● **Task to carry out**: Copy exactly the lines from the one containing "base_plate();" to the one containing "before = set(bpy.data.objects)", both lines included, and nothing else.
# # # #
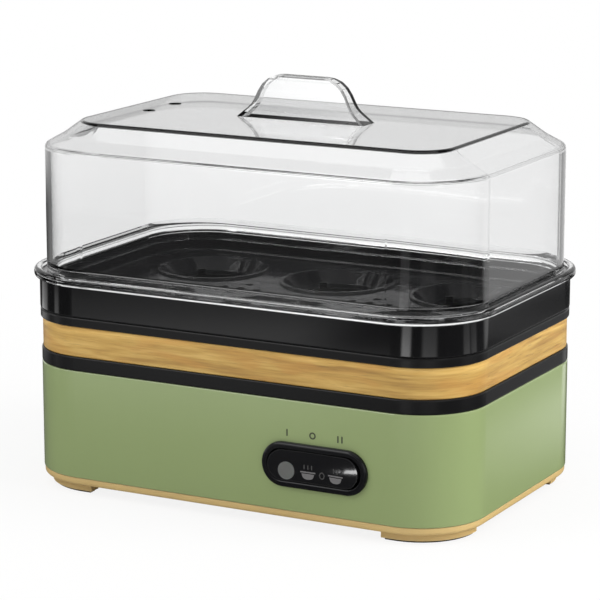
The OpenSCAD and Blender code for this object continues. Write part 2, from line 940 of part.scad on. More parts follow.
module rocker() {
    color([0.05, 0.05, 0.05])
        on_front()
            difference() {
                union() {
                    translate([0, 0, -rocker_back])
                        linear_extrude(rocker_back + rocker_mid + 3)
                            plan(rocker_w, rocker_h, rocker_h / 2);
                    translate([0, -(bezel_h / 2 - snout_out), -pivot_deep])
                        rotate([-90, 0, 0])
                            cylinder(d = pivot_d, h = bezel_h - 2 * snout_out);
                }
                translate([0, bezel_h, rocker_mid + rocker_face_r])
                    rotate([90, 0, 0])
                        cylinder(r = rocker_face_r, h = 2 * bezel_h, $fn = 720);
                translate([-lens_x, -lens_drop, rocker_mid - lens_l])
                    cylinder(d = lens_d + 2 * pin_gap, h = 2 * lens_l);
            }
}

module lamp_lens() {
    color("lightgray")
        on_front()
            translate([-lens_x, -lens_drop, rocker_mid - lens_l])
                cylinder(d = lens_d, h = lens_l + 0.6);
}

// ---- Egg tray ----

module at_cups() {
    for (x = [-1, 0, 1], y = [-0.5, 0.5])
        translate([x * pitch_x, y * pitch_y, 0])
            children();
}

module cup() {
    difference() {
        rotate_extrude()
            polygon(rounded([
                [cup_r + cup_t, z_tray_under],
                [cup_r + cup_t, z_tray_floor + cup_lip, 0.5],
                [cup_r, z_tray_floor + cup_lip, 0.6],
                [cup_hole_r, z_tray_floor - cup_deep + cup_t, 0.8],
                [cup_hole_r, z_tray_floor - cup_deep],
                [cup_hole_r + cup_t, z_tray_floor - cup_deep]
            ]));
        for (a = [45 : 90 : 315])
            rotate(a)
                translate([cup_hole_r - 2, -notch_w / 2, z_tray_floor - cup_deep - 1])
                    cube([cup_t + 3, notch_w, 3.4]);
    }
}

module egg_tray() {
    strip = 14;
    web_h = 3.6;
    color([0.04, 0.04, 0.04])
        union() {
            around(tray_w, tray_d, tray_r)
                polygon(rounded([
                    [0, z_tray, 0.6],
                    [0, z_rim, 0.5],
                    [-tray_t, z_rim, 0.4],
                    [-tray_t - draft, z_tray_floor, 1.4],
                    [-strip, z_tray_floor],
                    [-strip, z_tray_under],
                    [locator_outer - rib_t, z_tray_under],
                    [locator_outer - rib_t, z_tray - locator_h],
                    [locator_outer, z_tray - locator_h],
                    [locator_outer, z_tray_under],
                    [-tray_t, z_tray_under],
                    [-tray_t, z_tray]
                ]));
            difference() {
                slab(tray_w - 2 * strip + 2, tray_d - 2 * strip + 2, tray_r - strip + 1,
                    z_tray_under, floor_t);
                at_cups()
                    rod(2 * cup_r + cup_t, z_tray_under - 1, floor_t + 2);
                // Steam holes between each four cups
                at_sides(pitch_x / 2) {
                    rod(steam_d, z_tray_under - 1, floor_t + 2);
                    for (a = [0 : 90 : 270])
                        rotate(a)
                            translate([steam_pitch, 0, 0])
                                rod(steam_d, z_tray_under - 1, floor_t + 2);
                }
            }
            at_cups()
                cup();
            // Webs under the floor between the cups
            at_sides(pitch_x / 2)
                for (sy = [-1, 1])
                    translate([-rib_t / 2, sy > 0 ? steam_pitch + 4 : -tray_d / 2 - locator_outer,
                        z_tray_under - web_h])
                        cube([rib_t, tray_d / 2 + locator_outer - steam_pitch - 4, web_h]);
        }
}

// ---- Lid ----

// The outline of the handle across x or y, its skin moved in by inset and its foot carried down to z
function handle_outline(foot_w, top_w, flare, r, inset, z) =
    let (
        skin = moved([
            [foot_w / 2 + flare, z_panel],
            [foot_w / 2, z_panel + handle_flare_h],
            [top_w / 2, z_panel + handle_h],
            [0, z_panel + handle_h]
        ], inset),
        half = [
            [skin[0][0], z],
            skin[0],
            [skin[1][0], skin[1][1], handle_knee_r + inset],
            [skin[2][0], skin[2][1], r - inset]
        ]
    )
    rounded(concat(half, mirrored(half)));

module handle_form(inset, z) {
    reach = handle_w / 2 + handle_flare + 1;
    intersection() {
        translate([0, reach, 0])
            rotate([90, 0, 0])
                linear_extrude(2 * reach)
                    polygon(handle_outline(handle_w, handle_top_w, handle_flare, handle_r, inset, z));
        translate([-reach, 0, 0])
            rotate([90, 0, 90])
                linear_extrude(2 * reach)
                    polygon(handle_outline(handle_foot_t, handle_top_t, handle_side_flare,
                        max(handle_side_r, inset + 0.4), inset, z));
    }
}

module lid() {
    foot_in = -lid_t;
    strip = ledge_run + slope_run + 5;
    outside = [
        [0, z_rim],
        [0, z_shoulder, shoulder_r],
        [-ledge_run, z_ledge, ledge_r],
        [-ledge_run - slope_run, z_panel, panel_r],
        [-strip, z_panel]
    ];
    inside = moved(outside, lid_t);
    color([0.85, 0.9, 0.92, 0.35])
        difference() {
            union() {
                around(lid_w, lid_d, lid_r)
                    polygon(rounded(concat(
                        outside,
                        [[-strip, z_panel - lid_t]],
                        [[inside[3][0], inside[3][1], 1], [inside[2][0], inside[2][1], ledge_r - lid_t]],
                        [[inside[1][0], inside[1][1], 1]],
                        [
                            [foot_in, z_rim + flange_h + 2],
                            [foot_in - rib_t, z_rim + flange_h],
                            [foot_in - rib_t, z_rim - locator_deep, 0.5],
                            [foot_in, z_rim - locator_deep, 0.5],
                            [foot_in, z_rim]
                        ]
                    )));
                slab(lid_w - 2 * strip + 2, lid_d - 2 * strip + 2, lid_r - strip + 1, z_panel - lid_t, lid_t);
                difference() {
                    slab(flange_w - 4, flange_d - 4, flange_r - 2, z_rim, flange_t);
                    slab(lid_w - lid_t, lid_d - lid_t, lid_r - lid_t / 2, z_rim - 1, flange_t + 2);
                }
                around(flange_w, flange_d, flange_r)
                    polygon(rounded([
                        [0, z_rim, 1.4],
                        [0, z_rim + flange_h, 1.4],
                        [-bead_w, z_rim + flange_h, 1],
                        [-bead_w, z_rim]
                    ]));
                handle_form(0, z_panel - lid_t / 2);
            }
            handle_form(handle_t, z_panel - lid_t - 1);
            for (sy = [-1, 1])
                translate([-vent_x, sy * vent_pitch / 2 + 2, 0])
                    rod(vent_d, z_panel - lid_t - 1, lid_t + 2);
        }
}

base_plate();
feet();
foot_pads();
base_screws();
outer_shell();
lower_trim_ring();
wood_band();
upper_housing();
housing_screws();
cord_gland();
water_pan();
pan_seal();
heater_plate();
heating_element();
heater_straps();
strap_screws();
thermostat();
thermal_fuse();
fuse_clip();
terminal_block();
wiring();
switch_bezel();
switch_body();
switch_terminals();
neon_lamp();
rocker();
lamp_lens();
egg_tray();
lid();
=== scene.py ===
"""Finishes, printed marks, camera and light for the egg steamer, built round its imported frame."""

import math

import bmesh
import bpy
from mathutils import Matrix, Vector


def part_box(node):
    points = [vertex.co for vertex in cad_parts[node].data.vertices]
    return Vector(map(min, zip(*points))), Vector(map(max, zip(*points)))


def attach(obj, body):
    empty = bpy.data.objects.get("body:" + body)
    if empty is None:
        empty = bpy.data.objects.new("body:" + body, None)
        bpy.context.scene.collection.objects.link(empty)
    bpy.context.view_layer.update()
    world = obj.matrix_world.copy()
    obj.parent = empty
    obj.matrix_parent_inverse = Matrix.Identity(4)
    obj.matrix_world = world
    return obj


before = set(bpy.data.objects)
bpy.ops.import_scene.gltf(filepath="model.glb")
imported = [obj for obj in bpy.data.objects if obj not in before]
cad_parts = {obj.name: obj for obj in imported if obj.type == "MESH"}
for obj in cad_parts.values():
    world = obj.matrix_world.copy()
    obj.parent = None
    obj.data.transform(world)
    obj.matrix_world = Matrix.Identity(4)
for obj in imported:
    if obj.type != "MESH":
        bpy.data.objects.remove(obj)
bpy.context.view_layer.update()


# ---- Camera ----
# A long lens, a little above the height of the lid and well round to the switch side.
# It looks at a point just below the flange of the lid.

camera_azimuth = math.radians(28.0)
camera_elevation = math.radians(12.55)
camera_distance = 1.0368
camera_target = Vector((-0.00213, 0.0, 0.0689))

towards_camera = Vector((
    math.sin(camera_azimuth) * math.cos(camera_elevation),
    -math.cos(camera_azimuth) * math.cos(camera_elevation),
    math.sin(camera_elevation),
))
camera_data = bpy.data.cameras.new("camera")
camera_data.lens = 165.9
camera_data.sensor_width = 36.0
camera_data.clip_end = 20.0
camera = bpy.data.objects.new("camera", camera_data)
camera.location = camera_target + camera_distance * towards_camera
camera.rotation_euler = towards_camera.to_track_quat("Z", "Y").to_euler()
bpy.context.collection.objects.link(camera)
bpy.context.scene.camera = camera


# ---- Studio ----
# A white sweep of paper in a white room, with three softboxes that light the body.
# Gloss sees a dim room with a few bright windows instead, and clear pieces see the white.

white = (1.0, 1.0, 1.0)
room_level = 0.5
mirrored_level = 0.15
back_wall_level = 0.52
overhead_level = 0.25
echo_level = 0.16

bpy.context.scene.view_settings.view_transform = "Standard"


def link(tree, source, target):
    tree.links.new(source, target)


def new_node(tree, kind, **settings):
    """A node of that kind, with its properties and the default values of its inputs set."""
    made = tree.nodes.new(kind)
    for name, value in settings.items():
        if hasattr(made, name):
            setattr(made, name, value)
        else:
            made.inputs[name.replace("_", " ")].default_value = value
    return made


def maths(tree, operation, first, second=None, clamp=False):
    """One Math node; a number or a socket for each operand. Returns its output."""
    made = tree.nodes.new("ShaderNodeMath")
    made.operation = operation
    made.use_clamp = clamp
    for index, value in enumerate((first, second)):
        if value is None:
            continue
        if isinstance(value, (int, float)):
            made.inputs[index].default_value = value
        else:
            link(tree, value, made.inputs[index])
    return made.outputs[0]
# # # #
● **Result of the task**:
base_plate();
feet();
foot_pads();
base_screws();
outer_shell();
lower_trim_ring();
wood_band();
upper_housing();
housing_screws();
cord_gland();
water_pan();
pan_seal();
heater_plate();
heating_element();
heater_straps();
strap_screws();
thermostat();
thermal_fuse();
fuse_clip();
terminal_block();
wiring();
switch_bezel();
switch_body();
switch_terminals();
neon_lamp();
rocker();
lamp_lens();
egg_tray();
lid();
=== scene.py ===
"""Finishes, printed marks, camera and light for the egg steamer, built round its imported frame."""

import math

import bmesh
import bpy
from mathutils import Matrix, Vector


def part_box(node):
    points = [vertex.co for vertex in cad_parts[node].data.vertices]
    return Vector(map(min, zip(*points))), Vector(map(max, zip(*points)))


def attach(obj, body):
    empty = bpy.data.objects.get("body:" + body)
    if empty is None:
        empty = bpy.data.objects.new("body:" + body, None)
        bpy.context.scene.collection.objects.link(empty)
    bpy.context.view_layer.update()
    world = obj.matrix_world.copy()
    obj.parent = empty
    obj.matrix_parent_inverse = Matrix.Identity(4)
    obj.matrix_world = world
    return obj


before = set(bpy.data.objects)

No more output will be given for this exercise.